Back to: Weekend Sky Report
September 04, 2020
Hiding in the constellation Cassiopeia… is a star cluster that goes by many names. Its most official name is NGC 457 for its place in Danish astronomer John Lewis Emil Dreyer’s New General Catalogue, a list of over 7,000 deep sky objects compiled in the late 19th century. But most people know it… as the Owl Cluster.
The Owl Cluster is an open star cluster, which is a group of stars that all formed around the same time in the same place, and are still bound together, though loosely, by their own collective gravity. The stars in the Owl Cluster are fairly young--all around 21 million years old. The ice caps on Antarctica have been around longer than these stars.

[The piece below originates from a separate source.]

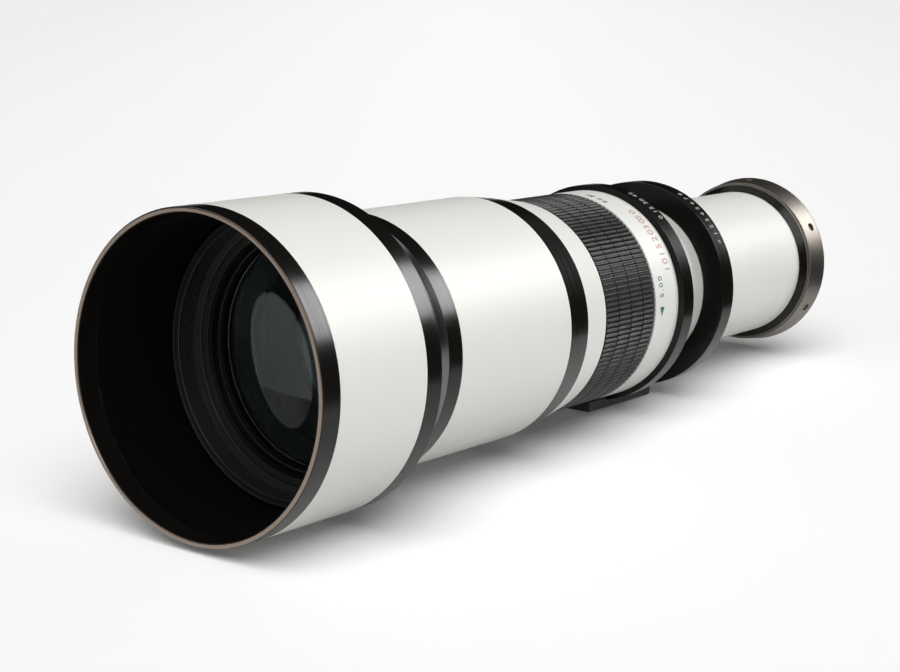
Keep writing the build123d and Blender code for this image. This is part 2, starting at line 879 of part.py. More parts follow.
def make_rear_element():
    """Rear glass of the lens, convex towards the camera."""
    radius = rear_tube_bore - rear_cell_wall - 2 * seat_gap
    front = rear_cell_front + rear_cell_wall + seat_gap
    clear = radius - rear_glass_rim
    return glass(front, front + rear_glass_edge, radius, clear, 0.0, rear_glass_curve)


def make_adapter_ring():
    """Inner metal ring of the adapter, screwed on the spigot, with a groove for the grub screws."""
    hub_bore = spigot_radius + seat_gap
    hub = hub_bore + adapter_ring_hub
    front = adapter_front + adapter_ring_front_gap
    rear = adapter_ring_rear - seat_gap
    rim_inner = adapter_ring_radius - adapter_ring_rim
    web_front_face = rear - adapter_ring_web
    half = grub_screw_radius + seat_gap
    groove_floor = adapter_radius - grub_screw_sink - grub_screw_length - seat_gap
    return turned([
        (front, hub_bore), (front, hub), (web_front_face, hub), (web_front_face, rim_inner),
        (front, rim_inner), (front, adapter_ring_radius),
        (grub_screw_x - half, adapter_ring_radius), (grub_screw_x - half, groove_floor),
        (grub_screw_x + half, groove_floor), (grub_screw_x + half, adapter_ring_radius),
        (rear, adapter_ring_radius), (rear, hub_bore),
    ])


def make_adapter_flange():
    """Bright outer adapter: a cup with six screw holes, the wide flange and a claw bayonet."""
    front = adapter_front + seat_gap
    cone_rear = front + adapter_radius - end_lip_radius
    plate_front = flange_face - flange_thickness
    throat_outer = throat_radius + throat_wall
    throat_rear = flange_face + throat_length
    body = turned([
        (front, adapter_bore), (front, end_lip_radius), (cone_rear, adapter_radius),
        (plate_front, adapter_radius), (plate_front, flange_radius - flange_bevel),
        (plate_front + flange_bevel, flange_radius), (flange_face, flange_radius),
        (flange_face, throat_outer), (throat_rear, throat_outer), (throat_rear, throat_radius),
        (plate_front, throat_radius), (plate_front, adapter_bore),
    ])
    hole_radius = grub_screw_radius + seat_gap
    low = adapter_bore - cut_over
    high = adapter_radius + cut_over
    for angle in around(grub_screw_count):
        body -= radial_pin(grub_screw_x, angle, low, high, hole_radius)
    for angle in around(claw_count):
        body += bayonet_claw(angle, throat_outer, throat_rear)
    return body


def bayonet_claw(angle, inner, rear):
    """Curved claw on the bayonet throat, which spans claw_angle."""
    front = rear - claw_thickness
    section = make_face(Polyline(
        (front, inner - claw_root), (front, inner + claw_height),
        (rear, inner + claw_height), (rear, inner - claw_root), close=True
    ))
    return Rot(angle, 0, 0) * revolve(section, Axis.X, claw_angle)


def make_adapter_screws():
    """Six slotted grub screws that clamp the outer adapter to its inner ring."""
    screws = []
    high = adapter_radius - grub_screw_sink
    for angle in around(grub_screw_count):
        screw = radial_pin(grub_screw_x, angle, high - grub_screw_length, high, grub_screw_radius)
        slot = Box(2 * (grub_screw_radius + cut_over), grub_slot_width, 2 * grub_slot_depth)
        screws.append(screw - Rot(angle, 0, 0) * Pos(grub_screw_x, 0, high) * slot)
    return Compound(children=screws)


nodes = {
    "hood_front_rim": make_hood_front_rim,
    "hood_shell": make_hood_shell,
    "hood_rear_rim": make_hood_rear_rim,
    "hood_liner": make_hood_liner,
    "hood_mount_ring": make_hood_mount_ring,
    "front_cell": make_front_cell,
    "front_retaining_ring": make_front_retaining_ring,
    "front_element": make_front_element,
    "element_spacer": make_element_spacer,
    "second_element": make_second_element,
    "front_band": make_front_band,
    "main_barrel": make_main_barrel,
    "light_baffle": make_light_baffle,
    "taper_band": make_taper_band,
    "name_band": make_name_band,
    "inner_barrel": make_inner_barrel,
    "rear_plate": make_rear_plate,
    "mid_tube": make_mid_tube,
    "lock_collet": make_lock_collet,
    "focus_sleeve": make_focus_sleeve,
    "focus_grip": make_focus_grip,
    "scale_ring": make_scale_ring,
    "focus_carriage": make_focus_carriage,
    "focus_pins": make_focus_pins,
    "focus_front_element": make_focus_front_element,
    "focus_retaining_ring": make_focus_retaining_ring,
    "focus_rear_element": make_focus_rear_element,
    "collar_ring": make_collar_ring,
    "tripod_foot": make_tripod_foot,
    "foot_screws": make_foot_screws,
    "collar_knob": make_collar_knob,
    "zoom_lock_ring": make_zoom_lock_ring,
    "rear_tube": make_rear_tube,
    "tube_keys": make_tube_keys,
    "zoom_carriage": make_zoom_carriage,
    "zoom_front_element": make_zoom_front_element,
    "zoom_rear_element": make_zoom_rear_element,
    "tube_end_ring": make_tube_end_ring,
    "rear_cell": make_rear_cell,
    "rear_element": make_rear_element,
    "adapter_ring": make_adapter_ring,
    "adapter_flange": make_adapter_flange,
    "adapter_screws": make_adapter_screws,
}

os.makedirs("parts", exist_ok=True)
for name, make in nodes.items():
    export_step(make(), f"parts/{name}.step")
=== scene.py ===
import math

import bmesh
import bpy
import numpy as np
from mathutils import Matrix, Vector


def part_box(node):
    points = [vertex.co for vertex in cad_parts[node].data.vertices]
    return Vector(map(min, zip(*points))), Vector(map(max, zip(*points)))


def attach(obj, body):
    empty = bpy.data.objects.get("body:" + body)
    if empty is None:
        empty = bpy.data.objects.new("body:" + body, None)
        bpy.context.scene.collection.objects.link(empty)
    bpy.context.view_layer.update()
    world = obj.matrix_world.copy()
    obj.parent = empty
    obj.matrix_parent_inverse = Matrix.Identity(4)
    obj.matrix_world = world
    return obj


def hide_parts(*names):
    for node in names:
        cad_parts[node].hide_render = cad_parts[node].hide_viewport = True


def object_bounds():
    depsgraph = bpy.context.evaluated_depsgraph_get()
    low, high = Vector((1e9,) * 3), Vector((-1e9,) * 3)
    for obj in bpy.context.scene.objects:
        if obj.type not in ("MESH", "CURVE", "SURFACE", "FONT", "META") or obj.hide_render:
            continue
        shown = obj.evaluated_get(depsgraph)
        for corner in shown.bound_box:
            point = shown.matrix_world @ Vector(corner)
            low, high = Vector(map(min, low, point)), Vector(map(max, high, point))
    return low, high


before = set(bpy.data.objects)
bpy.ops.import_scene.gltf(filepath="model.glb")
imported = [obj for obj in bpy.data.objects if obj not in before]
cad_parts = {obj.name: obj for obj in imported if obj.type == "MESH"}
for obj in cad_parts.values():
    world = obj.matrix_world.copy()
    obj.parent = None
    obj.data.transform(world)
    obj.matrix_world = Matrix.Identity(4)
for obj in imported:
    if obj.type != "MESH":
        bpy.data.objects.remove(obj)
cad_low, cad_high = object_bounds()

mm = 0.001

# Camera, in millimetres of the part's frame: where it stands and the way it looks
camera_place = (-907.6, -483.6, 150.4)
camera_aim = (0.7843, 0.5905, -0.1903)
camera_lens = 76.84
camera_sensor = 36.0
camera_clip = (0.05, 60.0)
floor_slope = math.radians(2.43)

# Roundings of turned edges, the fit between pieces, and the fineness of what shows most
sharp_edge = 0.05 * mm
fine_edge = 0.12 * mm
soft_edge = 0.3 * mm
rim_edge = 0.7 * mm
clearance = 0.05 * mm
weld_distance = 0.001 * mm
smooth_turn = 320
crease = math.radians(32)

# Hood: chamfer of its front lip, and the ridges in the sleeve of its mount ring
lip_chamfer = 0.5 * mm
ridge_count = 6
ridge_depth = 0.5 * mm
ridge_shape = ((0.15, 0.0), (0.45, 0.0), (0.5, 1.0), (0.95, 1.0))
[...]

As you can probably guess from the name, the Owl Cluster resembles… an owl--when oriented a certain way. And you can see the Owl Cluster with almost any telescope… even cheap toy telescopes. Here’s how to find it. First, find Cassiopeia. Five bright stars that make a kind of funny sideways “W” in the north northeastern evening sky. Find the second star from the bottom, then look just above it with a telescope and slowly scan to the right. When you see a rich cluster of stars and those two unmistakable eyes… you’ve found it.
And when you see it, you’ll be looking at a cluster of stars more than 7,000 light years away… which means the light you’re seeing left those stars about a thousand years before the dawn of civilization.